LAB | KETONES IN PERFORMANCE CYCLING
There has been growing attention in cycling around a class of compounds called ketones. They have reportedly been used in the peloton successfully by teams to help give their athletes an edge. Though currently these ketones are exceptionally expensive, running into £1000s for a rider for a race, as the production is streamlined and scaled-up, nutritional products that contain a source of the ketones are to become one of the most sought after products for those who compete in endurance events over the next few years. They are reported to improve time to exhaustion and power at lactate threshold; so how do they work?
WHAT ARE THEY?
These compounds are formed naturally in the body during a state called ketosis, which occurs when the body becomes depleted of carbohydrates. Ketosis is a survival mechanism to produce sugar-like molecules from fat because the brain can not use fat itself as a fuel. (Some readers may be aware of ketogenic diets, and raspberry ketone, to help with weight loss; from a performance standpoint, going ketogenic is a very bad idea, as is any chronically low-carbohydrate diet.)
There are normally two main fuel sources that the body consumes during exercise: carbohydrates and fats. There are several differences in the oxidation of these two substrates:
– The metabolism of carbohydrate is more O2 efficient; i.e. it requires less oxygen to get 1 molecule of ATP (the compound that directly supplies muscles with energy) from carbohydrate than it does fat. This is partly why at near threshold – as O2 becomes limited – the body primarily uses glucose as the fuel source.
– The body’s storage of carbohydrate is extremely limited (1800 – 2400 kcal in trained athletes) compared to the practically unlimited supply of fat (40,000 kcal!)
Glycolysis, shown simplified in the scheme below, initially produces two molecules of pyruvate in the cell. Pyruvate is a precursor to Acetyl-CoA, which is the substrate required for the Kreb’s cycle – the pathway of aerobic ATP production.
Pyruvate in the cell, however, exists in equilibrium with lactate. The concentration of lactate is dependent on the concentration of pyruvate, which itself is dependent on rate of glycolysis within the cell. That is to say – the greater the use of glucose as a fuel, the greater the concentration of lactate.
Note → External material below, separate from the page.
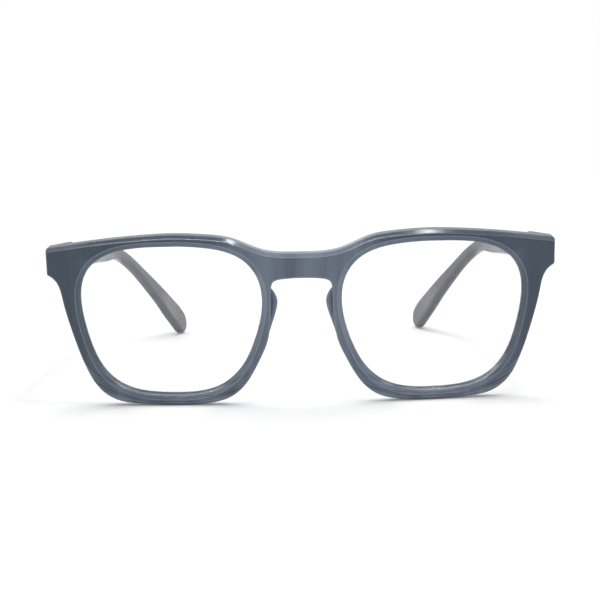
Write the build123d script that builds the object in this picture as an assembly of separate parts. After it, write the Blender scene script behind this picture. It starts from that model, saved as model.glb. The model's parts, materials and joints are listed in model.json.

HOW DO KETONES IMPROVE PERFORMANCE?
In a phrase – lower lactate.
Oxidation of carbohydrates always increases levels of lactate, even under aerobic conditions. A greater reliance on carbohydrates increases the production of muscle-fatiguing metabolites that over time leads to muscular fatigue and a decrease in muscular efficiency.
It is advantageous to burn fats as a fuel source at sub-threshold intensities as it spares carbohydrate stores for race-winning efforts, and also reduces muscular fatigue caused by metabolites. These ketones are a fuel source that are as O2 efficient as glucose, also, crucially, they do not lead to higher levels of lactate.
When one takes these ketones as a fuel supplement they can expect to be able to ride at a higher power for a given intramuscular lactate concentration, have a higher lactate threshold and also be able to ride at a constant power for a longer duration.
The beauty of this supplementation is that the body’s cells already have the machinery to utilize this fuel source, as it uses the same transporters as lactate. Athletes who are able to ride at high rates of glycolysis are able to do so because their body is able to transport lactate across cell membranes at high rates to be metabolized elsewhere. Since these compounds uses the same transporters, those athletes who are able to operate at high levels of glycolysis will likely see a greater performance benefit.
The key insight here is being able to create high concentrations of the ketones in the blood without requiring to be in the survival state of ketosis. The utilization of these compounds allow for a higher power at lactate threshold as well as time to exhaustion. At the moment the supplement is very expensive and not cost-effective for anyone but professional athletes. However, with greater demand and greater manufacturing volumes the price will fall hugely.